### DIRECTIONS
Up to and including the line that contains "board and switch", write out each line of the material from its first line, exactly.
····················
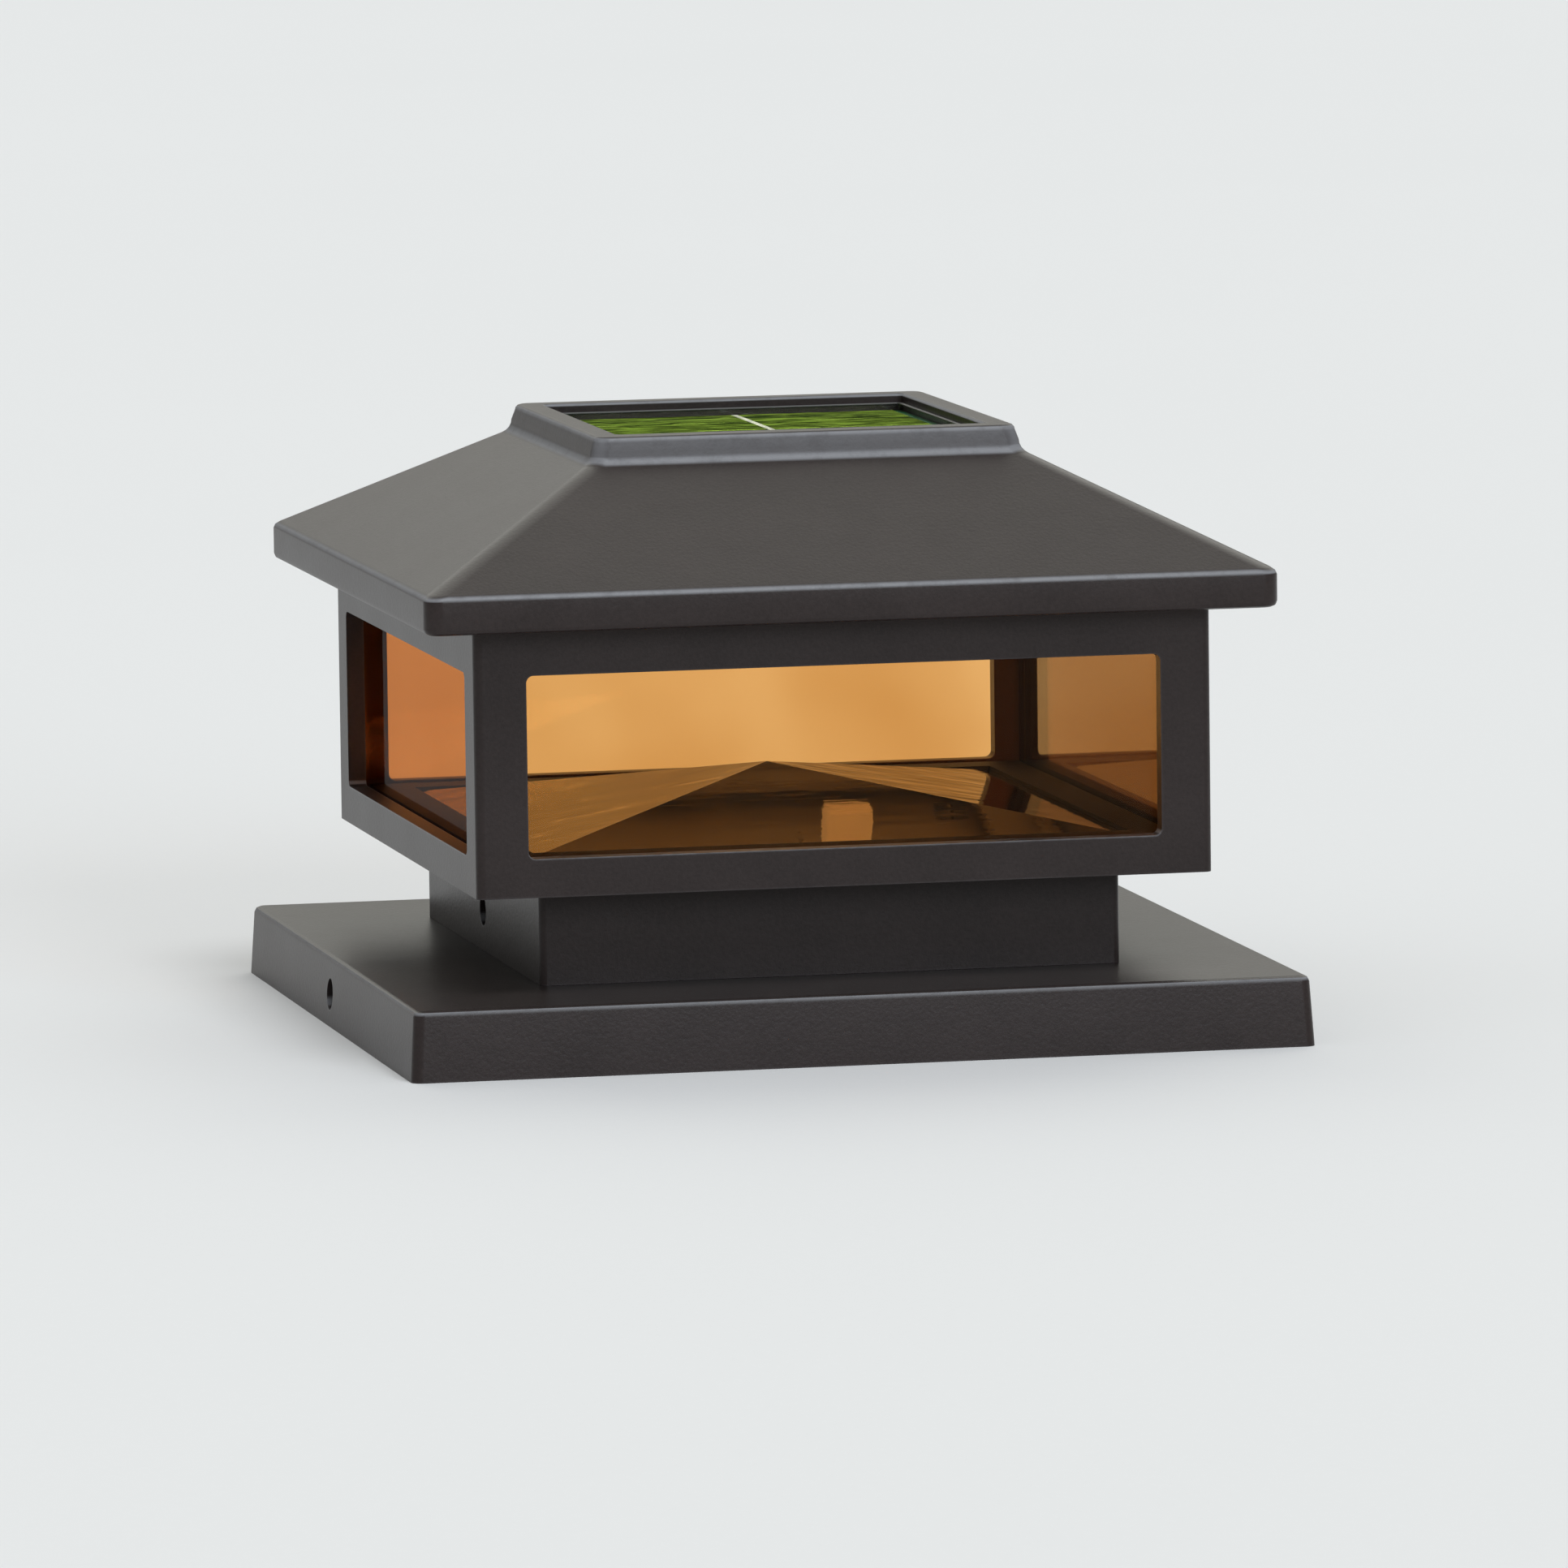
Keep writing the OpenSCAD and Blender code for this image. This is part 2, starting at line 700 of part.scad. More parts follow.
module battery_spring() {
    coils = 3;
    spring_wire = 0.3;                              // radius of the spring's wire
    spring_r = cell_d / 4;
    turn_steps = 16;
    steps = coils * turn_steps;
    travel = spring_l - 2 * spring_wire;
    path = [for (i = [0:steps])
        let (a = 360 * i / turn_steps)
        [cell_x - spring_wire - travel * (1 - i / steps),
            cell_y + spring_r * cos(a), cell_z + spring_r * sin(a)]];
    color(steel) tube(path, spring_wire, [1, 0, 0]);
}

// A contact plate with a tab through the side of the box for its wire
module contact(x) {
    tab_l = box_half_w + box_wall + tab_out - contact_w / 2 + contact_t;
    block(contact_t, contact_w, contact_h, [x, cell_y, cell_z - contact_h / 2]);
    block(contact_t, tab_l, tab_h,
        [x, cell_y + box_half_w + box_wall + tab_out - tab_l / 2, cell_z + tab_rise]);
}

module battery_spring_plate() {
    color(steel) contact(-box_half_l + 0.05 + contact_t / 2);
}

module battery_contact() {
    color(steel) contact(cell_x + cell_l + contact_t / 2);
}

module battery_door() {
    color(black_plastic) {
        block(2 * door_half_l, 2 * door_half_w, door_t, [0, cell_y, door_z]);
        for (i = [0:grip_ribs - 1])
            block(1, door_half_w, grip_h + 0.1, [door_half_l - 3 - i * grip_pitch, cell_y, door_z - grip_h]);
    }
}

// ---- Circuit board and switch

module circuit_board() {
    color([0.1, 0.35, 0.2]) difference() {
        block(board_w, board_d, board_t, [board_x, board_y, board_z]);
        for (x = [-1, 1]) translate([board_x + x * post_x, post_y, board_z - cut])
            cylinder(d = 1.2 * board_screw_d, h = board_t + 2 * cut);
    }
}

module board_screws() {
    color(steel) for (x = [-1, 1])
        translate([board_x + x * post_x, post_y, 0]) {
            translate([0, 0, board_top]) cylinder(d = board_screw_head_d, h = board_screw_head_h);
            translate([0, 0, board_top - board_screw_l]) cylinder(d = board_screw_d, h = board_screw_l);
        }
}

module control_chip() {
    color(black_plastic) block(chip_w, chip_d, chip_h, [chip_x, parts_y, board_top]);
    color(steel) for (i = [0:3], side = [-1, 1])
        block(0.4, 1, 0.5, [chip_x + (i - 1.5) * 1.2, parts_y + side * (chip_d / 2 + 0.45), board_top]);
}

module filter_capacitor() {
    color([0.2, 0.22, 0.3]) translate([capacitor_x, parts_y, board_top])
        cylinder(d = capacitor_d, h = capacitor_h);
}

module boost_coil() {
    flange = 0.8;
    color([0.6, 0.35, 0.15]) translate([coil_x, parts_y, board_top]) {
        cylinder(d = coil_d, h = flange);
        cylinder(d = (coil_core + coil_d) / 2, h = coil_h);
        translate([0, 0, coil_h - flange]) cylinder(d = coil_d, h = flange);
    }
}

module switch_body() {
    color(steel) difference() {
        block(switch_w, switch_d, switch_h, [switch_x + switch_travel / 2, switch_y, tray_top]);
        block(slot_w, slot_d, stem_top - tray_top + slip_gap + cut,
            [switch_x + switch_travel / 2, switch_y, tray_top - cut]);
    }
}

module switch_slider() {
    color(black_plastic) block(stem_w, stem_w, stem_top - stem_z, [switch_x, switch_y, stem_z]);
}

// ---- Lamp

module lamp_holder() {
    color(black_plastic) difference() {
        block(lamp_w + 2 * holder_wall, lamp_d + 2 * holder_wall, holder_h, [lamp_x, lamp_y, holder_z]);
        block(lamp_w + 2 * lamp_gap, lamp_d + 2 * lamp_gap, holder_h + 2 * cut,
            [lamp_x, lamp_y, holder_z - cut]);
        block(lamp_w + holder_wall + 2 * lamp_gap, lamp_d + holder_wall + 2 * lamp_gap,
            lamp_board_t + cut, [lamp_x, lamp_y, lamp_board_z]);
    }
}

module lamp_board() {
    color([0.9, 0.9, 0.88]) block(lamp_w + holder_wall, lamp_d + holder_wall, lamp_board_t,
        [lamp_x, lamp_y, lamp_board_z]);
}

module lamp_emitter() {
    color([0.95, 0.85, 0.4]) block(emitter_w, emitter_w, emitter_t, [lamp_x, lamp_y, emitter_z]);
}

module lamp_block() {
    color([1, 0.8, 0.55]) block(lamp_w, lamp_d, lamp_l, [lamp_x, lamp_y, lamp_z]);
}

// ---- Wires, each pair side by side

module solar_wires() {
    for (i = [0, 1]) color(i == 0 ? "firebrick" : "black")
        tube(bend([-2 * wire_pitch + i * wire_pitch, -wire_pitch, backboard_z], [0, 0, -wire_reach],
            [chip_x + 3 * wire_pitch + i * wire_pitch, board_y - 3 * wire_pitch, board_top],
            [0, 0, -wire_reach]), wire_r, [1, 0, 0]);
}

module battery_wires() {
    tab_y = cell_y + box_half_w + box_wall + tab_out;
    for (end = [[-box_half_l + 0.05 + contact_t / 2, -board_w / 5], [cell_x + cell_l + contact_t / 2, 0]])
        color(end[1] < 0 ? "black" : "firebrick")
            tube(bend([end[0], tab_y, cell_z + tab_rise + tab_h / 2], [0, wire_reach, 0],
                [board_x + end[1], board_y - board_d / 2 + wire_in, board_top], [0, 0, -wire_reach]),
                wire_r, [1, 0, 0]);
}

module lamp_wires() {
    for (i = [0, 1]) color(i == 0 ? "firebrick" : "black")
        tube(bend([lamp_x - lamp_wire_in, lamp_y + i * wire_pitch, tray_z], [0, 0, 2 * wire_reach],
            [board_x + board_w / 2 - wire_in, lamp_y + (i - 3) * wire_pitch, board_top],
            [0, 0, -1.5 * wire_reach]), wire_r, [0, 1, 0]);
}

post_skirt();
post_collar();
floor_plate();
lantern_frame();
frame_screws();
mirror_pyramid();
pane_front();
pane_back();
pane_left();
pane_right();
lower_glazing_frame();
upper_glazing_frame();
keeper_plates();
roof_gasket();
roof_shell();
roof_tray();
tray_screws();
roof_magnets();
panel_seal();
panel_backboard();
solar_cells();
solar_busbar();
panel_cover();
panel_bead();
circuit_board();
board_screws();
control_chip();
filter_capacitor();
boost_coil();
switch_body();
switch_slider();
battery_cell();
battery_spring();
battery_spring_plate();
battery_contact();
battery_door();
lamp_holder();
lamp_board();
lamp_emitter();
lamp_block();
solar_wires();
battery_wires();
lamp_wires();
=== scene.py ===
import json
import math

import bpy
from mathutils import Matrix, Vector

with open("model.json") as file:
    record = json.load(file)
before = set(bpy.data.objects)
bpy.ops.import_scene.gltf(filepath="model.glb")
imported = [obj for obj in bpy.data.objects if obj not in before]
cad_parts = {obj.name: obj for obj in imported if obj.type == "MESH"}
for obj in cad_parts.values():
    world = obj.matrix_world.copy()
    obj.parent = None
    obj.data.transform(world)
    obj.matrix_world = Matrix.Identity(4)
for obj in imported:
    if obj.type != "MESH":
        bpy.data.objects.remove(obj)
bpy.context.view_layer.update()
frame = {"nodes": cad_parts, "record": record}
cad = frame["nodes"]
mm = 0.001
print("frame loaded:", len(cad), "nodes")


# Small helpers for shader trees

def join(tree, source, target):
    tree.links.new(source, target)


def feed(tree, value, socket):
    # A number or colour is set, and what another node puts out is joined
    if isinstance(value, (int, float)):
        socket.default_value = value
    elif isinstance(value, tuple):
        socket.default_value = (*value, 1.0)
    else:
        join(tree, value, socket)


def addNode(tree, kind, sockets=None, **settings):
    node = tree.nodes.new("ShaderNode" + kind)
    for name, value in settings.items():
        setattr(node, name, value)
    for name, value in (sockets or {}).items():
        node.inputs[name].default_value = value
    return node


def calculate(tree, operation, first, second=0.0, clamp=False):
    node = addNode(tree, "Math", operation=operation, use_clamp=clamp)
    feed(tree, first, node.inputs[0])
    feed(tree, second, node.inputs[1])
    return node.outputs[0]


def risesFrom(tree, value, start, gain):
    # 0 up to start, then climbs to 1
    return calculate(tree, "MULTIPLY", calculate(tree, "SUBTRACT", value, start), gain, clamp=True)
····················
### EXERCISE RESULT
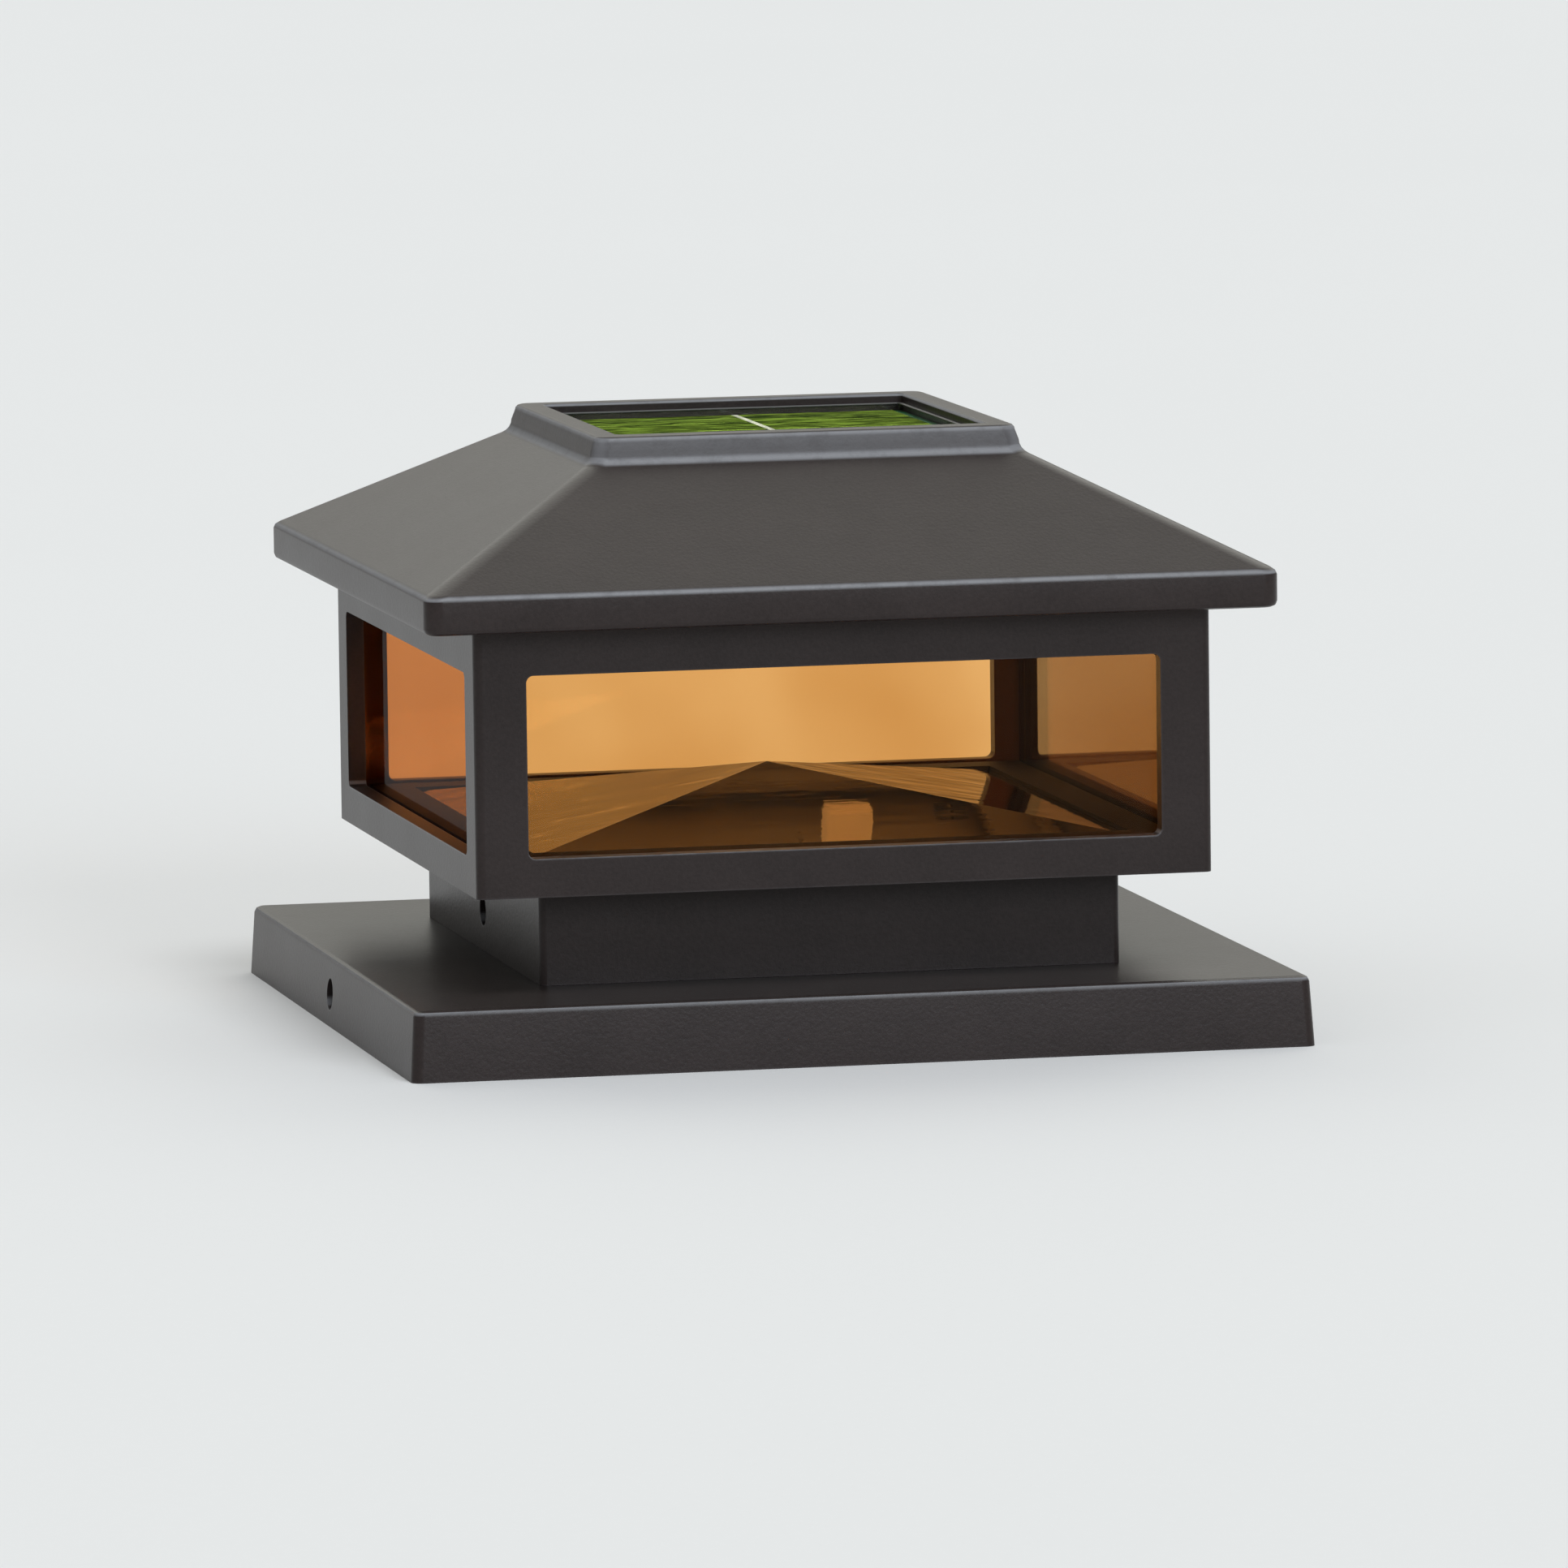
Keep writing the OpenSCAD and Blender code for this image. This is part 2, starting at line 700 of part.scad. More parts follow.
module battery_spring() {
    coils = 3;
    spring_wire = 0.3;                              // radius of the spring's wire
    spring_r = cell_d / 4;
    turn_steps = 16;
    steps = coils * turn_steps;
    travel = spring_l - 2 * spring_wire;
    path = [for (i = [0:steps])
        let (a = 360 * i / turn_steps)
        [cell_x - spring_wire - travel * (1 - i / steps),
            cell_y + spring_r * cos(a), cell_z + spring_r * sin(a)]];
    color(steel) tube(path, spring_wire, [1, 0, 0]);
}

// A contact plate with a tab through the side of the box for its wire
module contact(x) {
    tab_l = box_half_w + box_wall + tab_out - contact_w / 2 + contact_t;
    block(contact_t, contact_w, contact_h, [x, cell_y, cell_z - contact_h / 2]);
    block(contact_t, tab_l, tab_h,
        [x, cell_y + box_half_w + box_wall + tab_out - tab_l / 2, cell_z + tab_rise]);
}

module battery_spring_plate() {
    color(steel) contact(-box_half_l + 0.05 + contact_t / 2);
}

module battery_contact() {
    color(steel) contact(cell_x + cell_l + contact_t / 2);
}

module battery_door() {
    color(black_plastic) {
        block(2 * door_half_l, 2 * door_half_w, door_t, [0, cell_y, door_z]);
        for (i = [0:grip_ribs - 1])
            block(1, door_half_w, grip_h + 0.1, [door_half_l - 3 - i * grip_pitch, cell_y, door_z - grip_h]);
    }
}

// ---- Circuit board and switch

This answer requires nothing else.